===== SUPPLIED DATA
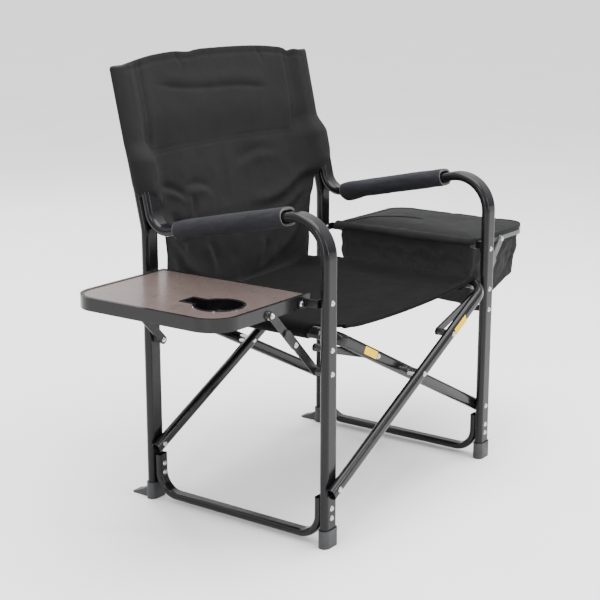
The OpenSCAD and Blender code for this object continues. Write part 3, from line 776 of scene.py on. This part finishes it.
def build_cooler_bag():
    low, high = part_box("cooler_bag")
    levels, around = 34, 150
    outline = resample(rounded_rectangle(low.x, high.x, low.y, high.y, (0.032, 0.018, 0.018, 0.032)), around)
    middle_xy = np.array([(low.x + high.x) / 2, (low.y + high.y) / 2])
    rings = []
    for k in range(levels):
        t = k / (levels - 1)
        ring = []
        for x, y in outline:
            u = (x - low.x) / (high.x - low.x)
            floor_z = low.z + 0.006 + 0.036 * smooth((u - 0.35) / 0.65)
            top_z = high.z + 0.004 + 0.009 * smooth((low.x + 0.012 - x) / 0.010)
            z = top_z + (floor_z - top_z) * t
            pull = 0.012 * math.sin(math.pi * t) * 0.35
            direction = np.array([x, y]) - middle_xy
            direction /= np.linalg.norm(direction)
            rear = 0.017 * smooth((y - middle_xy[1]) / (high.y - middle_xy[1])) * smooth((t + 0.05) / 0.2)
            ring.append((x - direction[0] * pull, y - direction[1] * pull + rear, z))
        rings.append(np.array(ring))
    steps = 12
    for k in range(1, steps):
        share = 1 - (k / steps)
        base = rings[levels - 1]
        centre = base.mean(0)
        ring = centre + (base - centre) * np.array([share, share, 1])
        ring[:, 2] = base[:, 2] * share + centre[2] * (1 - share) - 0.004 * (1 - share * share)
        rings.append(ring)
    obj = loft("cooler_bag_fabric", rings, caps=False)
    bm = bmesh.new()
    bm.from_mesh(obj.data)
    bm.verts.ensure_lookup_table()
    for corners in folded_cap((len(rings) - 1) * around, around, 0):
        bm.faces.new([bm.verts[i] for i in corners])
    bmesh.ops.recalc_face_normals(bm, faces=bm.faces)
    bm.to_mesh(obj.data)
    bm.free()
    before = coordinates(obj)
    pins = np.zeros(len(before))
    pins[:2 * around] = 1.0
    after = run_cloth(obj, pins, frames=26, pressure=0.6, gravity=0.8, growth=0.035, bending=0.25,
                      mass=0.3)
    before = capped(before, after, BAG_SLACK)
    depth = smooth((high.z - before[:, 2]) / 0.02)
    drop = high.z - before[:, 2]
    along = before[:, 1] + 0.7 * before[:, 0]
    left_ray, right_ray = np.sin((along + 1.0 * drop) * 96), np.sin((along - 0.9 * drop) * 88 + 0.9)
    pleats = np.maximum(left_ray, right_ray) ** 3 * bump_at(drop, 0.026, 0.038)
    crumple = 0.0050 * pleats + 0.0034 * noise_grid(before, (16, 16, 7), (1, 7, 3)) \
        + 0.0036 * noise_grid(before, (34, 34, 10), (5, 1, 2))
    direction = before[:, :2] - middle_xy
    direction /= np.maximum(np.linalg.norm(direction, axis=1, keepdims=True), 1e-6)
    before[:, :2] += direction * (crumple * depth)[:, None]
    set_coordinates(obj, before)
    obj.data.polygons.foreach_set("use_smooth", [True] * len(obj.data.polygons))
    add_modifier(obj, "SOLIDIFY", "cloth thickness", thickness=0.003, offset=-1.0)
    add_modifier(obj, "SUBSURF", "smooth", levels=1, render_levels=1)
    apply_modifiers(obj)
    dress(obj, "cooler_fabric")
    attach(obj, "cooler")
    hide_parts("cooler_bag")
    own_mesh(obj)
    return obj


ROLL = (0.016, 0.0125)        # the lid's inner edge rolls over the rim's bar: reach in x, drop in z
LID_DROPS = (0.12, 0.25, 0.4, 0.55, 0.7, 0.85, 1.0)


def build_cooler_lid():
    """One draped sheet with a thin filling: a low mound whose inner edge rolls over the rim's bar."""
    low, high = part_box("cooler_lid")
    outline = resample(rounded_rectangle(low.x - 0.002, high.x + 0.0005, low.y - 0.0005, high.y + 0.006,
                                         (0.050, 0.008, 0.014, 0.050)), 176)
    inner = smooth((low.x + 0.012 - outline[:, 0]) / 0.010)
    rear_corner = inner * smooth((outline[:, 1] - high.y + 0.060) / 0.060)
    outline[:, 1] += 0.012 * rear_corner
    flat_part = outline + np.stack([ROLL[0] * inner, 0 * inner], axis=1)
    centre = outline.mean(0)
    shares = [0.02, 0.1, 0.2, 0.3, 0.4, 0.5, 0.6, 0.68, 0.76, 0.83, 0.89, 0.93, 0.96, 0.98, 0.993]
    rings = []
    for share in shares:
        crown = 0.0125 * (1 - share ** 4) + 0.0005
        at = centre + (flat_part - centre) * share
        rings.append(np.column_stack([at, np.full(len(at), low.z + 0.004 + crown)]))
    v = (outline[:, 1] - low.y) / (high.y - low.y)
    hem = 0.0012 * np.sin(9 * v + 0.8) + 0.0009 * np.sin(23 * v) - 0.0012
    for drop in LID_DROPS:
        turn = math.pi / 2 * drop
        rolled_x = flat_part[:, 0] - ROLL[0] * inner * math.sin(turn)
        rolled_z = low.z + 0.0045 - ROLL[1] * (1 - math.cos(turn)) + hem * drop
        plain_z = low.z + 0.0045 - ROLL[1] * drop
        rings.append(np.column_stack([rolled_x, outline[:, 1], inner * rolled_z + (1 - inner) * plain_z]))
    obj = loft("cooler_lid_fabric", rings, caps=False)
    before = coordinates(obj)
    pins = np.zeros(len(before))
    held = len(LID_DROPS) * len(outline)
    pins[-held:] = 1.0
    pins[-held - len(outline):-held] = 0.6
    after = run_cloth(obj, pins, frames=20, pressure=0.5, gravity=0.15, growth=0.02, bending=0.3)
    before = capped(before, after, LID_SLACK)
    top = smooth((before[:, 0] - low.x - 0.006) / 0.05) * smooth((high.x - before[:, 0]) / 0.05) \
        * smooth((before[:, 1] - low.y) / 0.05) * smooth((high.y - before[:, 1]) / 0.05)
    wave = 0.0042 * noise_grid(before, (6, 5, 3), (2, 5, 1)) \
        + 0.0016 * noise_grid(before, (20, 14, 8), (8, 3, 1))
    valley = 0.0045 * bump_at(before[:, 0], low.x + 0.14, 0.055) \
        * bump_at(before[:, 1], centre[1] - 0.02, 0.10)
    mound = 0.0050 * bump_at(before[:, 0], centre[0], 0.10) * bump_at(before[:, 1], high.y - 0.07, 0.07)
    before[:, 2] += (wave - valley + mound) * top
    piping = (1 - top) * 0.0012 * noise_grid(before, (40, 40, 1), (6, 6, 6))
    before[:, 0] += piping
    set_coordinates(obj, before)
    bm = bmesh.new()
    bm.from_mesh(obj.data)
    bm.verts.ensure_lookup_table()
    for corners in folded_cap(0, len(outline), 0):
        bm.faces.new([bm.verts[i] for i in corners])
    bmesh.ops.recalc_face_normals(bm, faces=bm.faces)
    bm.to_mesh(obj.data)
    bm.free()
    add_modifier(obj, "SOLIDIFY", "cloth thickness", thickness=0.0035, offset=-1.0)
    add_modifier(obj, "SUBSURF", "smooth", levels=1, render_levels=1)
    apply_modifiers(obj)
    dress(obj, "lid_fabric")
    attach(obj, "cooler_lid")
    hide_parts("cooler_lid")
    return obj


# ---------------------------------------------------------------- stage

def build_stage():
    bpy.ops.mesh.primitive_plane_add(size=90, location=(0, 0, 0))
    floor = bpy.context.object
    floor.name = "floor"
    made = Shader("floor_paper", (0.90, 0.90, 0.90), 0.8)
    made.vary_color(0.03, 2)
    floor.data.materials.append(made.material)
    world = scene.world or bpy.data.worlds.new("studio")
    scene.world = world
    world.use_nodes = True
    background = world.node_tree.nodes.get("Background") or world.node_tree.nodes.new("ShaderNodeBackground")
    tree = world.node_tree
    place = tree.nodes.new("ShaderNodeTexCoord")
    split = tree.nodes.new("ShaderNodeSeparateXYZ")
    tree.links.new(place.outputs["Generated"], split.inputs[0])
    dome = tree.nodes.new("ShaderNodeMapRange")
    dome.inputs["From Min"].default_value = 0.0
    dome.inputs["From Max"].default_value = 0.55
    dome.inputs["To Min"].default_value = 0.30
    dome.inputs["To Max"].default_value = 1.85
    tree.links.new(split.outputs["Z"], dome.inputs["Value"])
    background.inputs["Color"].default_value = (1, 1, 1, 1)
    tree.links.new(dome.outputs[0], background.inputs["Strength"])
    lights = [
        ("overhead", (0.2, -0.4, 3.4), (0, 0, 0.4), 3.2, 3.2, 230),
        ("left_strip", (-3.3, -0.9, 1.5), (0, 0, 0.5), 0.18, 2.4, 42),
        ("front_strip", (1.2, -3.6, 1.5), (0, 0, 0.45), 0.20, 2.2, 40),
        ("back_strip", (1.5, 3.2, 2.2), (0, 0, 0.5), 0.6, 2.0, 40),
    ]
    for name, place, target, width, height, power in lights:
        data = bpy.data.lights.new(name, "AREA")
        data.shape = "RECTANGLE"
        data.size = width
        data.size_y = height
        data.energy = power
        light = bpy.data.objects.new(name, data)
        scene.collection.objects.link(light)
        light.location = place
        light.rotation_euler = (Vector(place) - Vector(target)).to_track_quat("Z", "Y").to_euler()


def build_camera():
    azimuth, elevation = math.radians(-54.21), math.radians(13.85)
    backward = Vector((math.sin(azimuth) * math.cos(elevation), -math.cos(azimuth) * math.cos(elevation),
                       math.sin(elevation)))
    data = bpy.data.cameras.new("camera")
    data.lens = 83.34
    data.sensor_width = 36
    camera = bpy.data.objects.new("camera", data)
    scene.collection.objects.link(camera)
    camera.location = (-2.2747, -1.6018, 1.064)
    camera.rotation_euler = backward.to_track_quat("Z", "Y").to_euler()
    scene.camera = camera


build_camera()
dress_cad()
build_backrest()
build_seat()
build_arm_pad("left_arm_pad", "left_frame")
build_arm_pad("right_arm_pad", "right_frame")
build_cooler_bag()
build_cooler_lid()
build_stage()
==========
#### SET EXERCISE:
Search the preceding listing for "attach" and extract every line where it is found.

#### FULL RESPONSE:
    attach(obj, "cooler")
    attach(obj, "cooler_lid")